Photo of Marburg, the home of August and Emma Meyer in 1903. The residence became known as KCAI’s Vanderslice Hall in 1928. Published in “The American Architect,” Aug. 8, 1903 (“The American Architect,” August 8, 1903)
Architectural historian Cydney Millstein agreed to write what would become “The Kansas City Art Institute: Architecture & Innovation 1885-2020” not knowing what she’d uncover in the necessary research.
One big surprise, which the book opens with, is that Kansas City Art Institute was nomadic for its first 42 years; it moved from one building to the next, 12 in all, over those four decades.
“It’s amazing to me that they held their existence throughout all of these years,” Millstein said. “They were able to keep moving forward, carry through with their staff, the faculty, all of that, and then they ended up at 44th and Warwick Boulevard intact.”
In the glossy, coffee table-style book, Millstein details not only the buildings on the campus as Kansas Citians know it today, but also each of those temporary structures it called home. She said only four of those early buildings remain, but each was an extraordinary example of the era it represented.
The Pepper building, later the Studio building, at 9th and Locust, is long gone, but one of her favorites. KCAI used that space, designed by Burnham & Root out of Chicago, in 1894 while it was still the Kansas City Art School.
Her description of the design is poetic: “The five-story brick Two-Part Vertical Block commercial building, with its decorative canted entry bay, featured three ornate entries, arched windows at the second story, and heavy piers adding to the verticality of design,” she wrote.
But what makes it one of her favorites is that the interior was built around a light court with balconies on each floor. She wishes she could find a photo. “That must have been quite the building to be in,” she said.

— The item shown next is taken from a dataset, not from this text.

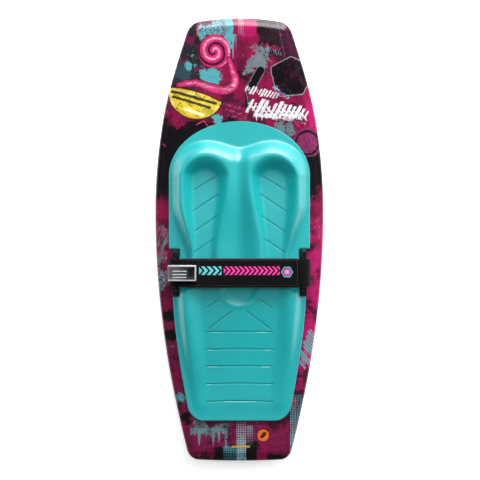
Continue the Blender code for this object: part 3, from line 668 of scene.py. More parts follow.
def print_nose(art):
    """Torn blocks of colour across the nose, with drips and screen dots."""
    g = art.g
    mottle = g.mix(g.span(art.grit, 0.44, 0.56), CHARCOAL, srgb(28, 26, 30))
    mottle = g.mix(g.span(art.ragged_noise, 0.50, 0.58), mottle, srgb(118, 26, 72))
    art.block(mottle, (-240, -100, 430, 660), 10, 50)
    art.block(srgb(178, 30, 96), (-122, -104, 598, 628), 4, 20)
    art.screen(-133, -116, 570, 640, INK, 4.0, 0.2, 0.4)
    art.block(TEAL, (-110, -40, 582, 650), 5, 60, (art.grit, 0.40, 0.52))
    art.block(MAGENTA, (-20, 50, 512, 655), 4, 16)
    art.drips(-44, -8, 600, 75, TEAL, 130.0)
    art.block(TEAL, (-44, -20, 556, 655), 3, 10, (art.grit, 0.36, 0.44))
    art.block(BRIGHT_MAGENTA, (16, 49, 596, 655), 4, 34)
    art.screen(-4, 15, 596, 652, PALE_PINK, 4.4, 0.30, 0.16)
    art.screen(-8, 22, 474, 590, INK, 4.4, 0.20, 0.42)
    art.block(srgb(34, 26, 30), (49, 120, 545, 660), 5, 24)
    art.block(INK, (49, 110, 560, 660), 6, 30, (art.cloud, 0.46, 0.54))
    art.block(PURPLE, (112, 178, 500, 660), 6, 30)
    art.block(srgb(92, 22, 56), (56, 184, 506, 660), 10, 50, (art.grit, 0.54, 0.64))
    art.block(srgb(104, 112, 118), (26, 92, 505, 572), 8, 44, (art.cloud, 0.42, 0.50))
    art.hatching((62, 574), (120, 556), 16, 6, 1.6, PINK)
    art.hatching((64, 562), (122, 545), 14, 7, 1.4, TEAL, -0.5)
    art.brushed([(110, 638), (133, 536), (150, 490)], 0.3, srgb(128, 112, 122))
    art.block(BRIGHT_MAGENTA, (176, 212, 470, 570), 8, 36)
    art.block(BRIGHT_MAGENTA, (196, 240, 318, 470), 6, 20)
    art.block(INK, (26, 120, 470, 512), 10, 40, (art.grit, 0.52, 0.60))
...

The institute wouldn’t get its permanent home until 1928, when Howard Vanderslice bought Emma and August Meyer’s Queen Anne-style patterned masonry home and immediately gifted it and eight-and-a-half acres as the start of a campus.
Vanderslice Hall, once known as Marburg, is unusual in that only 5% of Queen Anne-style homes in the United States are patterned masonry; they were very expensive to construct.
As the campus has grown, the new buildings are significant as well, many reflecting the craft being taught within, like the Foundations Studio Building.
Completed in two parts, in 1965 and 1975, it’s an example of Pre-Engineered Building (PEB), made by the Butler Manufacturing Company. Millstein said that to this day, the building matches the mission of the department it houses.
“You’ve got a large warehouse, and inside this warehouse, depending on what’s being taught, they can rearrange the interior, they can put up partitions. It’s flexible, it’s wide open,” Millstein said.
The 95-page book was funded by the William T. Kemper Foundation, and Millstein thinks it will appeal even to those not connected to KCAI.
She said, “I’ve been in Kansas City all my life, and as an architectural historian I’m certainly familiar with the campus, but the surprises that I uncovered, the leaps and bounds of information that were uncovered to tell this story, hopefully will be interesting not only to the current faculty and students, but the broader Kansas City base.”
“The Kansas City Art Institute: Architecture & Innovation 1885-2020” can be purchased for $29.95 at the KCAI Underground Art Store, located on campus on the lower level of the Tony Jones Studios, or from the online store at artsupplies.kcai.edu.